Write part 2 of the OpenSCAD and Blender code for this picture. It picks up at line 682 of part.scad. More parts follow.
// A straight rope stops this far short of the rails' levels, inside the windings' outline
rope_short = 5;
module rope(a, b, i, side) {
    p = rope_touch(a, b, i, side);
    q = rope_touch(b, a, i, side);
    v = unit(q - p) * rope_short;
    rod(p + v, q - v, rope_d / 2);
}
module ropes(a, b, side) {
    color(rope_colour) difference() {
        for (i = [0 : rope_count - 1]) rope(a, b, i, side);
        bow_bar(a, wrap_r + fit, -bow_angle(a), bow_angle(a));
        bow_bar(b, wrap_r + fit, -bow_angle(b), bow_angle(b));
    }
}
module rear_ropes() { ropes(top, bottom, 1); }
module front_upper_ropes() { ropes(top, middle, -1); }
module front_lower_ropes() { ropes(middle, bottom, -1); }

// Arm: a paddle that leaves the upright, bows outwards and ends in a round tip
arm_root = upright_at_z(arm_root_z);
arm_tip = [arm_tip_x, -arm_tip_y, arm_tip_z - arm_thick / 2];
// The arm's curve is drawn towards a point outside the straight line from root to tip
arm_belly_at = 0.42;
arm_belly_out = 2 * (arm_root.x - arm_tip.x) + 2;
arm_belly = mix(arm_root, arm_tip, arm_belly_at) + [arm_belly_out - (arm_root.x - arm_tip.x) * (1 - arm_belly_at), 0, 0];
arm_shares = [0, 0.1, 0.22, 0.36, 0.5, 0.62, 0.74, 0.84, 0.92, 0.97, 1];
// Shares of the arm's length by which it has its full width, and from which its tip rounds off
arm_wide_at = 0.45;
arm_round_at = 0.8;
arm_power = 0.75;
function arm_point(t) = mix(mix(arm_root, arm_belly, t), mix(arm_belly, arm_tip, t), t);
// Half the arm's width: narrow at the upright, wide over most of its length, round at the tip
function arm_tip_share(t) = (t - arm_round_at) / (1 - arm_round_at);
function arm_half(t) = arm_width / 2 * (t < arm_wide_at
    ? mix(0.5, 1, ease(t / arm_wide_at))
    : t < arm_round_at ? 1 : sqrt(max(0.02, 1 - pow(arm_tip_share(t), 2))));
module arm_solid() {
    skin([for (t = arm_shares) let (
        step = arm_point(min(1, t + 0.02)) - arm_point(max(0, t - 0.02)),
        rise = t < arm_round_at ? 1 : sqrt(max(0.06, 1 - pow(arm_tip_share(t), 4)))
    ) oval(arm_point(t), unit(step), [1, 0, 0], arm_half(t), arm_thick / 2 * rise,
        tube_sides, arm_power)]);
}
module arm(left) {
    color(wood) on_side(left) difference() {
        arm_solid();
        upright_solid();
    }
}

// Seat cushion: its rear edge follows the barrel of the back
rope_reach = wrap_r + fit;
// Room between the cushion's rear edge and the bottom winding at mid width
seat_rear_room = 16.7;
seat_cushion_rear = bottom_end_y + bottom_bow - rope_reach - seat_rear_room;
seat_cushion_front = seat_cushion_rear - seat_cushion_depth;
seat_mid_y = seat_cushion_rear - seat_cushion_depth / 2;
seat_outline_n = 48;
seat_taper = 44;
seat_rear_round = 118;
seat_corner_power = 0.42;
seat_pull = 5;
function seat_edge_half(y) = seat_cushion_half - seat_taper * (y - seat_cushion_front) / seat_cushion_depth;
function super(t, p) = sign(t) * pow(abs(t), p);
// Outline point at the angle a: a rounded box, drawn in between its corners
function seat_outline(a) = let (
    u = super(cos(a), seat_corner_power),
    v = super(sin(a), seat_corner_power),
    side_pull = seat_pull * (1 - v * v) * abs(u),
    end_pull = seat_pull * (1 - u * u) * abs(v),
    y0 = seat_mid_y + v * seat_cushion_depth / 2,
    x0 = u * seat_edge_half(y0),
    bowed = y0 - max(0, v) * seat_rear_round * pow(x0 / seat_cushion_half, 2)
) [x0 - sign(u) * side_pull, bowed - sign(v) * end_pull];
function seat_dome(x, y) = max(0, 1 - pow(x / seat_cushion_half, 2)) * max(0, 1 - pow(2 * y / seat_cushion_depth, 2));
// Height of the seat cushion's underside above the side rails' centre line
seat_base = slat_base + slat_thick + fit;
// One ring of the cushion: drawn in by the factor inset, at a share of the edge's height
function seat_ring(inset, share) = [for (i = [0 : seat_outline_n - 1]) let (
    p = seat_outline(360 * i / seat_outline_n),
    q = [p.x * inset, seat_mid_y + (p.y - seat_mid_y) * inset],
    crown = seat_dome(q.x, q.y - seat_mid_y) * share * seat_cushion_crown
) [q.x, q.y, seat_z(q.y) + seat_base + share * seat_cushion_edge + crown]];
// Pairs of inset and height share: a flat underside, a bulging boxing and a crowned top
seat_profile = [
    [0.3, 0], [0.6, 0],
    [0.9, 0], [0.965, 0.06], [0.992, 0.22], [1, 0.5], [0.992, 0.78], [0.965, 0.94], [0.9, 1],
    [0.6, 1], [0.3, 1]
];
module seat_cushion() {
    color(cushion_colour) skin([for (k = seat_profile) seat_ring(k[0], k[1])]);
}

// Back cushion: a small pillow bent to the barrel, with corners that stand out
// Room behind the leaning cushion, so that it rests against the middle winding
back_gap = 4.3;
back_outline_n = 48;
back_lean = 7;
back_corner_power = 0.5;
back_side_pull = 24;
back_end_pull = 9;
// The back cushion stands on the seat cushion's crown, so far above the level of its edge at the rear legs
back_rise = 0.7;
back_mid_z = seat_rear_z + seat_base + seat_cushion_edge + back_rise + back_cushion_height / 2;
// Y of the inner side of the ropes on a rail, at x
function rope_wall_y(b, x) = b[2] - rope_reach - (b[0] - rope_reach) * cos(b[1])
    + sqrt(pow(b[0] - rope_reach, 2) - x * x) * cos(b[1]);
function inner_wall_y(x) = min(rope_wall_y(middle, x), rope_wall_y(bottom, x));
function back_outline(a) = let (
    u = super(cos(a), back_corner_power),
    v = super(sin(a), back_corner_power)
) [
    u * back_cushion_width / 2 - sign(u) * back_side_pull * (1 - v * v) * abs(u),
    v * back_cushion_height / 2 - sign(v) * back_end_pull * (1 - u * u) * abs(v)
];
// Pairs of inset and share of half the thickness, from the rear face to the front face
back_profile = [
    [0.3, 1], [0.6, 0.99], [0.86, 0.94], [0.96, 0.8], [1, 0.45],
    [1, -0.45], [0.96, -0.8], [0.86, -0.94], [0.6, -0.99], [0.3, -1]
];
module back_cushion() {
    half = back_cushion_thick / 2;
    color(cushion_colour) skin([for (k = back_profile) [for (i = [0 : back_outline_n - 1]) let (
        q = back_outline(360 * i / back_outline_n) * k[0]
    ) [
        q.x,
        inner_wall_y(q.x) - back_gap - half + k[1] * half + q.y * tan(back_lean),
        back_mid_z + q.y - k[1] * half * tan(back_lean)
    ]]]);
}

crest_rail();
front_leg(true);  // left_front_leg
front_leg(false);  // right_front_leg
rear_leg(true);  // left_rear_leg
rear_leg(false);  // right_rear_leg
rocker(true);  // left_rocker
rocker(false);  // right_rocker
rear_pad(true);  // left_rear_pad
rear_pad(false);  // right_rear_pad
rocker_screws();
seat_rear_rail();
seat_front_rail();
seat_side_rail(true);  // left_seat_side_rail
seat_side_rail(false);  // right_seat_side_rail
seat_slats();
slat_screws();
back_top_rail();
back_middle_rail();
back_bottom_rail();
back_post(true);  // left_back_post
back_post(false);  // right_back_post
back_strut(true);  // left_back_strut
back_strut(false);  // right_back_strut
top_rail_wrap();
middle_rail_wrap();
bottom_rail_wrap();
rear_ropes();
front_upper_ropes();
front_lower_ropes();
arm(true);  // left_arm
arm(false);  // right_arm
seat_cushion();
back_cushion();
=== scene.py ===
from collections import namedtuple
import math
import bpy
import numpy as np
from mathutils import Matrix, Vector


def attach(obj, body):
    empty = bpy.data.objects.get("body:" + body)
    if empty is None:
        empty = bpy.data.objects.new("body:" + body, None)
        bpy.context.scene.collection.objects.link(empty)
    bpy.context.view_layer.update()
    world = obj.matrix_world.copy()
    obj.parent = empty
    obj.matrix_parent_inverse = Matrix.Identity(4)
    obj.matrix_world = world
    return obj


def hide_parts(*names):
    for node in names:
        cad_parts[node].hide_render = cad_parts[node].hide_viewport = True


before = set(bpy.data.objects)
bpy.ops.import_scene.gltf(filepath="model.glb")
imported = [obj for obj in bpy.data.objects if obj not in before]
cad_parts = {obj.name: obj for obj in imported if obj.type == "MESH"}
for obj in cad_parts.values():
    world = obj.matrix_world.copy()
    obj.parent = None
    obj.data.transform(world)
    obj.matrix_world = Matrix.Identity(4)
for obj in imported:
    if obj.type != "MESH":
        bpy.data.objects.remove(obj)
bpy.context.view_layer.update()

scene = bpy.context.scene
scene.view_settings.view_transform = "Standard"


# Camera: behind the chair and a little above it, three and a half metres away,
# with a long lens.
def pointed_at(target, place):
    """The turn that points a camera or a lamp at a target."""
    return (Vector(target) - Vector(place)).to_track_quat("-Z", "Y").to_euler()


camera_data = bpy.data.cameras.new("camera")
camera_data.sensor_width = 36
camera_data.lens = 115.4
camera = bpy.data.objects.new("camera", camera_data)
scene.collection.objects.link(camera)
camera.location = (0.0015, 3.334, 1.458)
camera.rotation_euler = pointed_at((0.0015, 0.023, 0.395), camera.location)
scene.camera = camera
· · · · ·
# WHAT YOU WILL DO:
Your answer should be a single number: how many lines in the data above include "context"?

# ANSWER FOR THIS EXERCISE:
4